A variation on this type of hook was designed for ROV attachment and detachment. This design is commonly referred to as the ‘snap hook’ as loads are easily ‘snapped’ into the hook through the spring operated latch. This ROV operable design included an increased nose protrusion to facilitate easy attachment of slings and master links, and the ability to release rigging from the hook by upending using a lanyard that simultaneously opens the safety latch. Whilst making it easier and quicker to attach loads using an ROV, this new design also increased the potential for accidental snagging.


When liting loads in a dynamic offshore environment it has been evident that certain circumstances allow rigging to release from the standard ‘single point’ hooks, including the ROV ‘snap hook’ version. There are two subtly different scenarios that can cause this to happen: one when liting in air and another when liting in water. The in-air incidents typically occur when there is rigging on the hook, but with little or no load attached. The hook may swing around violently, and the rigging thrown up into a position where it returns between the hook nose and the safety latch , thus releasing accidentally.

A similar release mechanism can occur subsea. In this scenario a heaving vessel may cause the load being lited to go light and cause the rigging to slacken. This is particularly relevant to lighter loads with a larger horizontal area, and in conjunction with higher vessel heave and an increased speed of crane deployment.

There have also been reported releases of smaller synthetic round slings from self-locking ‘safety hooks’ where the sling has managed to slip between the tip of the hook and the locked gate due to the design not taking account of this failure mode and the manufacturing tolerance between the parts.

The snagging of hooks and accidental load detachment has been well documented and for this reason the use of the ‘single point’ hook – including the ROV snap hook – was identified as a significant hazard to diving operations. As a result the IMCA document recommends using self-locking or ‘safety hooks’ and not ‘single point’ hooks. This has long been established practice for diver operations.
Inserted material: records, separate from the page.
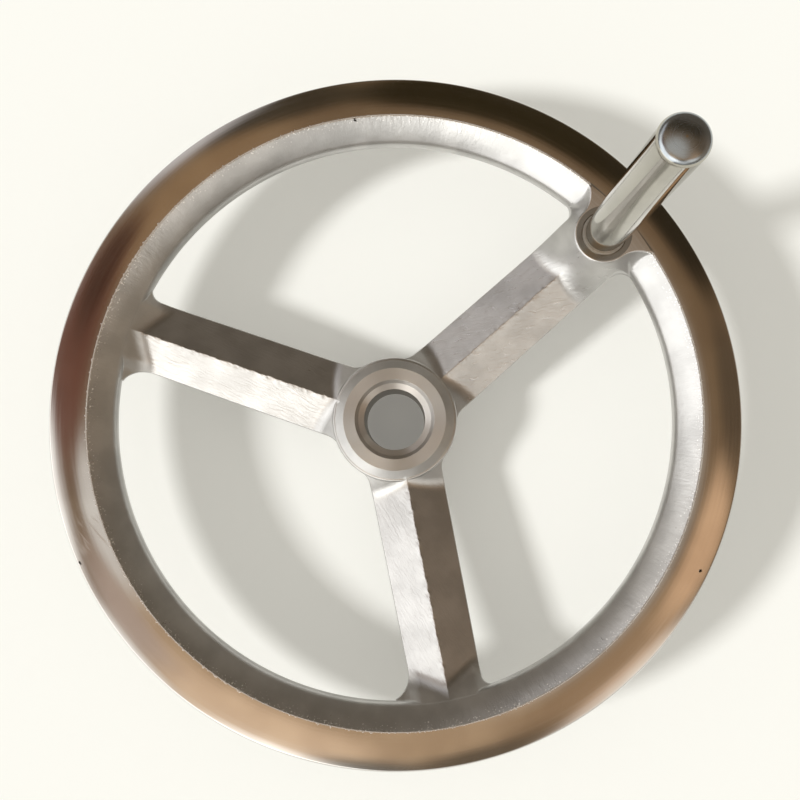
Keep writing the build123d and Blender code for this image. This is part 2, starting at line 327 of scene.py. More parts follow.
def castSkinGroup():
    # ground cast skin: fine grain, soft lumps, hairs that run outwards on the rim and the hub,
    # brush hairs at an angle across a spoke (from its UV map), and bright specks near the crease, which are painted
    # glints
    group, inside, outside = newGroup(
        "castSkin",
        {"Brush Turn": ("float", 0.0), "Brush Depth": ("float", 1.0)},
        {"Height": "float", "Hairs": "float", "PaintedGlints": "float", "Tone": "float"})
    coords = addNode(group, "ShaderNodeTexCoord").outputs["Object"]
    uvMap = addNode(group, "ShaderNodeTexCoord").outputs["UV"]
    grain = addNode(group, "ShaderNodeTexNoise", Vector=coords, Scale=2400.0, Detail=3.0, Roughness=0.6)
    lumps = addNode(group, "ShaderNodeTexNoise", Vector=coords, Scale=110.0, Detail=3.0)
    seat, reach = polarSeat(group, coords, 0.0866, 0.22)
    outHair = addNode(group, "ShaderNodeTexNoise", Vector=seat, Scale=1150.0, Detail=2.0, Distortion=0.6)
    warp = addNode(group, "ShaderNodeTexNoise", Vector=uvMap, Scale=26.0, Detail=1.0)
    bend = addNode(group, "ShaderNodeVectorMath", operation="MULTIPLY_ADD", Vector=warp.outputs["Color"])
    bend.inputs[1].default_value = (0.02, 0.02, 0)
    metric = addNode(group, "ShaderNodeVectorMath", operation="MULTIPLY", Vector=uvMap)
    metric.inputs[1].default_value = (1.0, 0.4, 1.0)
    group.links.new(metric.outputs[0], bend.inputs[2])
    turn = addNode(group, "ShaderNodeCombineXYZ", Z=inside.outputs["Brush Turn"])
    spin = addNode(group, "ShaderNodeMapping", Vector=bend.outputs[0])
    group.links.new(turn.outputs[0], spin.inputs["Rotation"])
    squeeze = addNode(group, "ShaderNodeVectorMath", operation="MULTIPLY", Vector=spin.outputs[0])
    squeeze.inputs[1].default_value = (190.0, 22.0, 1.0)
    brush = addNode(group, "ShaderNodeTexNoise", Vector=squeeze.outputs[0], Scale=1.0, Detail=2.5)
    onRim = mapRange(group, reach, 0.0765, 0.0800)
    onHub = mapRange(group, reach, 0.0215, 0.0195)
    polar = calc(group, "MAXIMUM", onRim, onHub)
    nearCrease = mapRange(group, reach, 0.0815, 0.0864)
    outStrong = calc(group, "MULTIPLY_ADD", nearCrease, 0.30, 0.32)
    outHeight = calc(group, "MULTIPLY", calc(group, "SUBTRACT", outHair.outputs["Fac"], 0.5), outStrong)
    brushHeight = calc(group, "MULTIPLY", calc(group, "SUBTRACT", brush.outputs["Fac"], 0.5),
                       inside.outputs["Brush Depth"])
    hairHeight = mixFloats(group, polar, brushHeight, outHeight)
    hairs = mapRange(group, hairHeight, 0.04, 0.2)
    grainHeight = calc(group, "MULTIPLY", grain.outputs["Fac"], 0.5)
    height = calc(group, "MULTIPLY_ADD", hairHeight, 2.4, grainHeight)
    height = calc(group, "MULTIPLY_ADD", lumps.outputs["Fac"], 2.5, height)
    # white specks near the crease: painted glints
    paintedGlintNoise = addNode(group, "ShaderNodeTexNoise", Vector=coords, Scale=2100.0, Detail=1.0)
    paintedGlintLimit = mapRange(group, reach, 0.0815, 0.0866, -0.15, 0.155)
    paintedGlints = calc(group, "GREATER_THAN", calc(group, "ADD", paintedGlintNoise.outputs["Fac"], paintedGlintLimit), 0.79)
    group.links.new(height, outside.inputs["Height"])
    group.links.new(hairs, outside.inputs["Hairs"])
    group.links.new(paintedGlints, outside.inputs["PaintedGlints"])
    group.links.new(lumps.outputs["Fac"], outside.inputs["Tone"])
    return group


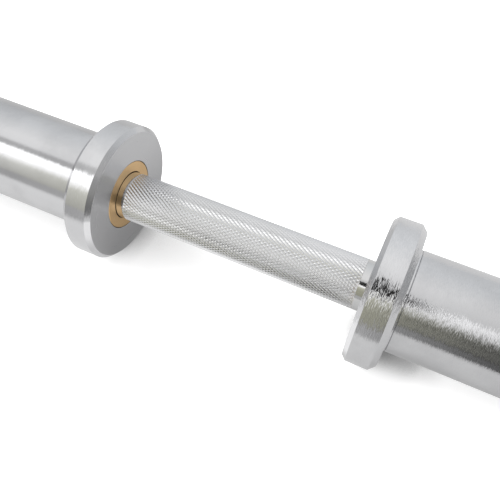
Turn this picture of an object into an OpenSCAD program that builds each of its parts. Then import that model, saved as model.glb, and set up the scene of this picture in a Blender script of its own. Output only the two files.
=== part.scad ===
// Loadable dumbbell bar with two turning sleeves.
// The bar lies along X with its middle at the origin. Each side is the same stack of
// pieces, laid out here for the +X side; the other side is that stack turned half round.

/* [Grip] */
// Clear length between the two collars
grip_gap = 131; // [100:1:170]
// Diameter of the plain shaft, which is also the inner bearing journal
shaft_d = 25; // [23:0.5:28]
// Height of the knurl's crests above the plain shaft
knurl_rise = 0.1; // [0.05:0.05:0.4]
// Plain polished length between the knurl and each collar
land_l = 4; // [2:0.5:15]
// Length of the slope at each end of the knurl
knurl_runout = 0.6; // [0.3:0.1:1.5]

/* [Collars] */
// Outer diameter of each collar
collar_d = 72; // [64:1:90]
// Thickness of each collar
collar_t = 16; // [14:0.5:25]
// Chamfer on the collar's rim at the grip's side
inner_chamfer = 2.2; // [0.5:0.1:4]
// Chamfer on the collar's rim at the plates' side
outer_chamfer = 2.9; // [0.5:0.1:4]
// Depth that the sleeve's spigot is pressed into the collar
spigot_l = 10; // [6:0.5:11]
// Diameter of that spigot, and of the bore it is pressed into
spigot_d = 46; // [44:0.5:48]
// How far the collar's boss stands out of its outer face, up to the sleeve's wall
boss_l = 1.2; // [0.5:0.1:3]
// Chamfer on both edges of the joint between boss and sleeve
joint_chamfer = 0.25; // [0.1:0.05:0.5]
// Depth of the relief groove round the boss, which lets a plate seat flat
seat_relief = 0.5; // [0.25:0.25:2]
// Width of that relief groove
seat_relief_w = 0.3; // [0.1:0.05:0.5]

/* [Sleeves] */
// Outer diameter of each sleeve, which the plates slide over
sleeve_d = 50; // [49:0.1:52]
// Loadable length of each sleeve, from the collar to the end face
sleeve_l = 170; // [120:5:300]
// Chamfer at the sleeve's outer end
sleeve_chamfer = 2; // [0.5:0.25:2.5]
// Diameter of the relieved bore between the two bushings
relief_d = 36; // [34:0.5:42]
// Slope length where the relieved bore meets a bushing seat
relief_slope = 2; // [0.5:0.5:6]

/* [Bushings] */
// Outside diameter of both bushing barrels
bush_d = 32; // [30:0.5:34]
// Diameter of the bushing flanges
flange_d = 36.5; // [35:0.5:37.5]
// Thickness of the bushing flanges
flange_t = 3; // [1.5:0.25:4]
// Overall length of the collar bushing
collar_bush_l = 30; // [18:1:45]
// Overall length of the end bushing
end_bush_l = 28; // [18:1:40]
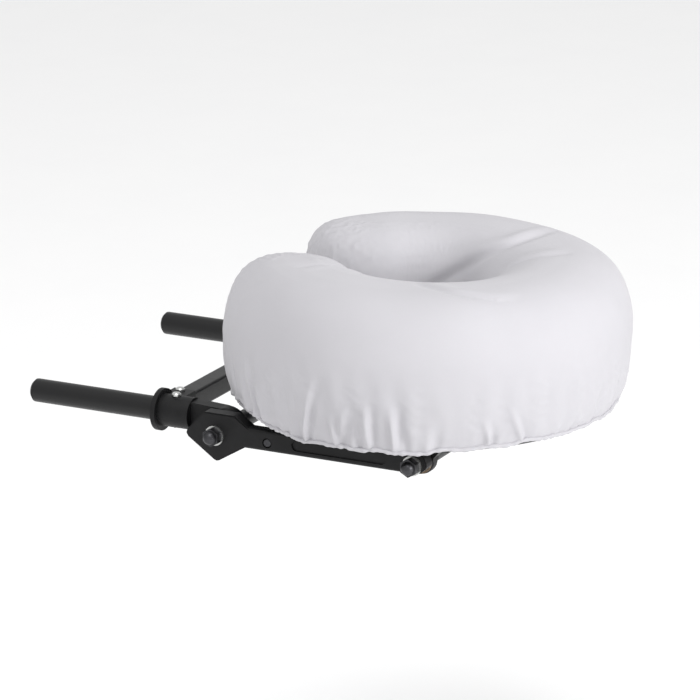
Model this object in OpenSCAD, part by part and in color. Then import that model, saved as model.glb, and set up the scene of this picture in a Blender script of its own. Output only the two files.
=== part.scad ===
// Face cradle for a massage table: a horseshoe cushion in a fitted cover, on a
// platform that two hinged arms carry. Two posts plug into the table's end rail.
// Frame: +Y points into the table, +Z up, millimetres. The origin lies midway
// between the two post axes, in the plane where the posts enter the rail.

/* [Cushion] */
// Radius of the foam band's centreline round the forehead
forehead_r = 111.5; // [106:0.5:116]
// Half the distance between the centres of the two rounded tips
tip_x = 76; // [70:1:84]
// Distance from the forehead's centre back to the tips' centres
tip_reach = 78.5; // [70:0.5:84]
// Half the width of the bare foam band
foam_half_w = 47.2; // [44:0.1:49]
// Height of the firm lower foam
support_foam_h = 48; // [40:1:60]
// Height of the soft upper foam
memory_foam_h = 47; // [41:1:50]
// Thickness of the sewn upholstery
upholstery_t = 1.5; // [1:0.5:2]

/* [Fitted cover] */
// Thickness of the cover cloth with its air gap
cover_t = 2.5; // [2:0.5:4]
// Width of the elastic that runs in the hem
elastic_w = 4; // [3:0.5:5]

/* [Platform] */
// Half the width of the platform's horseshoe band
board_half_w = 37; // [33:0.5:38]
// Thickness of the platform
board_t = 12; // [9:1:14]

/* [Arms] */
// Distance between the two hinge axles
arm_length = 172; // [166:1:180]
// Height of the arm's bar
arm_h = 17; // [16:1:18]
// Thickness of an arm
arm_t = 12; // [8:1:14]

/* [Posts] */
// Distance between the two post axes
post_spacing = 216; // [200:1:220]
// Radius of a post
post_r = 9.5; // [8:0.5:10]
// Length of post that enters the table
post_length = 115; // [90:1:150]

/* [Locks] */
// Length of a cam lever from its pin to its tip
lever_length = 62; // [50:1:64]
// Radius of the axle rods
axle_r = 4; // [3:0.5:4.5]

/* [Hidden] */
$fn = 96;

// Places along the table's axis and in height
forehead_y = -180;
height_axle_y = -60;
tilt_axle_y = height_axle_y - arm_length;
axle_z = -8;
board_z = 6;
board_top = board_z + board_t;
hook_t = 1.4;
gap = 0.2;
cushion_z = board_top + hook_t + gap / 2;
foam_ease = 0.3;
foam_z = cushion_z + upholstery_t + foam_ease;
foam_split_z = foam_z + support_foam_h;
foam_top = foam_split_z + memory_foam_h;

// Plan of the horseshoe: a half circle round the forehead, then two arcs that close in
arc_in = forehead_r - tip_x;
arm_arc_r = (tip_reach * tip_reach + arc_in * arc_in) / (2 * arc_in);
arm_arc_x = forehead_r - arm_arc_r;
arm_arc_deg = atan2(tip_reach, arm_arc_r - arc_in);
tip_y = forehead_y + tip_reach;

// Half widths of the nested skins, and the corner radii of their sections
shell_half_w = foam_half_w + foam_ease + upholstery_t;
shell_top = foam_top + foam_ease + upholstery_t;
fabric_clear = 0.5;
panel_gap = 1.2;
cover_half_w = shell_half_w + fabric_clear + cover_t;
cover_top = shell_top + fabric_clear + cover_t;
foam_corner = 30;
soft_facets = 3;
foam_foot = 7;
foam_edge_r = 2;
tip_inset = 0.2;
tip_lap = 0.5;
soft_tip_scale = 0.996;
cushion_mid_z = (foam_z + foam_top) / 2;
hem_half_w = board_half_w + 4;
hem_wall = 1;
hem_play = 6 * gap;
hem_w = elastic_w + hem_play + 2 * hem_wall;
hem_drop = 6;
elastic_t = 1.5;
elastic_z = cushion_z - 3;

// Stations across the cradle, outwards from the middle
post_x = post_spacing / 2;
bracket_t = 12;
bracket_x = post_x + bracket_t / 2;
disc_t = 2;
arm_x = bracket_x + disc_t;
arm_out_x = arm_x + arm_t;
washer_t = 1.6;
washer_r = 8;
follower_t = 4;
cam_r = 8;
cam_lift = 1;
cam_x = arm_out_x + washer_t + follower_t + cam_r + cam_lift + gap / 2;
pin_r = 2.5;
running = 0.05;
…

Historically there is a lack of alternative hooks for diverless operations that are as quick and easy for ROV use, and this has meant that the ROV snap hook continues to be widely used.

The risks described above have typically been tolerated for diverless operations, and there is evidence that the acceptance of incidents has oten been normalised within the subsea industry.


There are alternatives to the ROV snap hook, all of which generally work well for rigging release type operations. These include the ROV shackle and other proprietary type shackles and self-locking hooks. However those alternatives sacrify the “ease of use” of the snap hook resulting in increased time for manipulation.

Jim Battersby, Domain Expert and Subsea 7’s Specialist Lifting and Rigging Engineer explains: “In our company we have focussed on safety, and have accepted the “time penalty” and increased costs, in order to maintain safety at a high level by using slower to operate but more secure equipment (like shackles and safety hooks) for tasks where snaphooks would have traditionally been used in the past.”

The attachment of rigging using ROV’s has always been a challenge and it is this design issue that has provided the impetus for Subsea 7 and RUD to work together to design a product that meets both the operational safety and speed of use requirements that are currently missing from the market.

The speed of use requirement is important as the vessel’s operational cost is significantly high ; any time saved on critical path ROV operations will have a cumulative saving in the long term.